Graham’s final chapter provides a rich series of examples, drawn from her own practice, that illustrate her multivalent approach to dramaturgy and demonstrate the range of her practice. These include inter-arts, community theatre, verbatim theatre, dance, new writing and site-specific theatre. Graham continues to detail her interventions according to the process she lays out earlier in the book, including lists of questions and highlighting the perspectives of others artists that she worked with on the potential of the dramaturge within the creative process. The case studies provide strategies and approaches that other practitioners might explore within their own work.
The sense in which Graham opens up her own practice for scrutiny and invites others to borrow from her processes reflects the overall generosity of the book.

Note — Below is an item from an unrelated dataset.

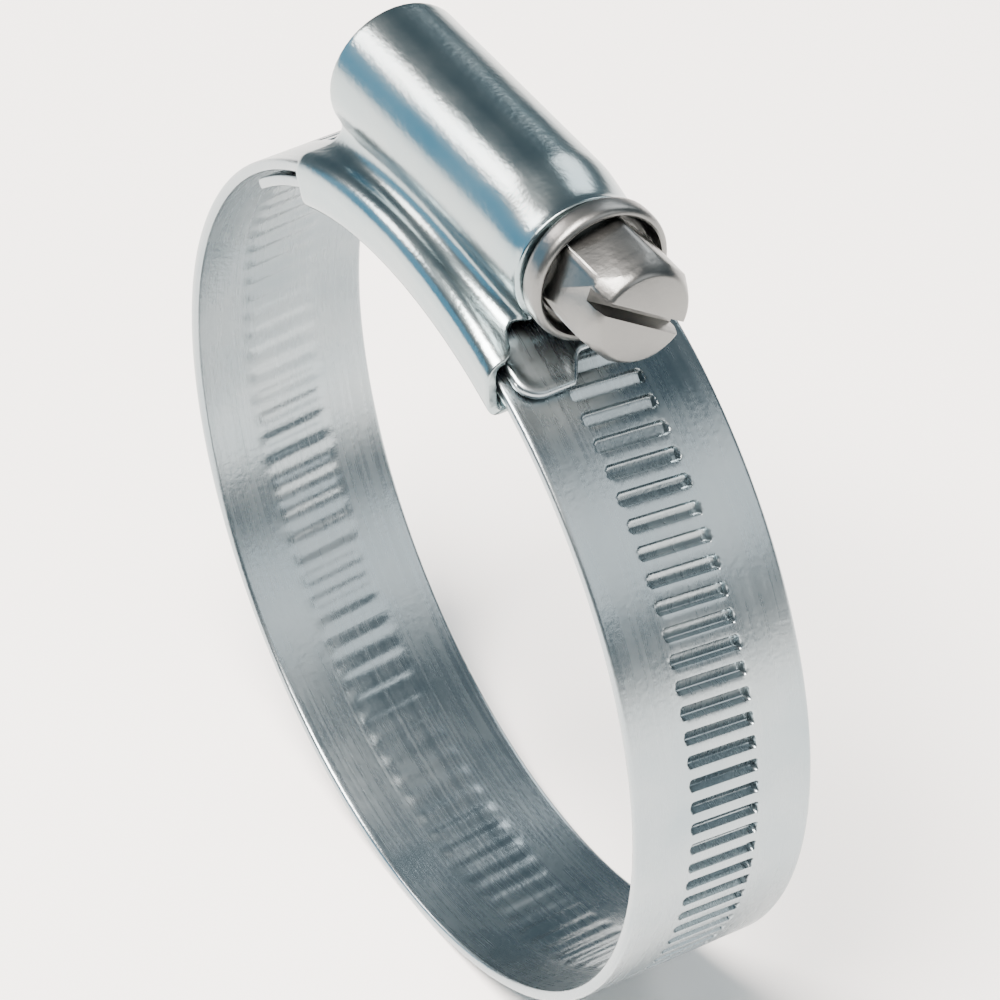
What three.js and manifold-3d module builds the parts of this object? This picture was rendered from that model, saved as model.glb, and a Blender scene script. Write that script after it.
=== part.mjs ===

By promoting reflection on ways of working, she invites the reader into a lively conversation about how theatre is made, and how the values that underpin our methods impact upon what we make. The result is energising. The book speaks not only to the history and development of the dramaturge, but also more broadly to how dramaturgical thinking might spur ‘new ways of thinking and doing’ that promote heterogeneity and inclusivity.
It is wonderful to see Playmarket continuing to broaden the range of texts they publish, and Performing Dramaturgy is an excellent addition to their catalogue.
EMMA WILLIS is a senior lecturer in drama at the University of Auckland, where her teaching includes playwriting and creative research methods. She has published research on New Zealand theatre, contemporary performance, theatre and ethics, memory and spectatorship, and has worked as a dramaturge on various theatre and dance productions.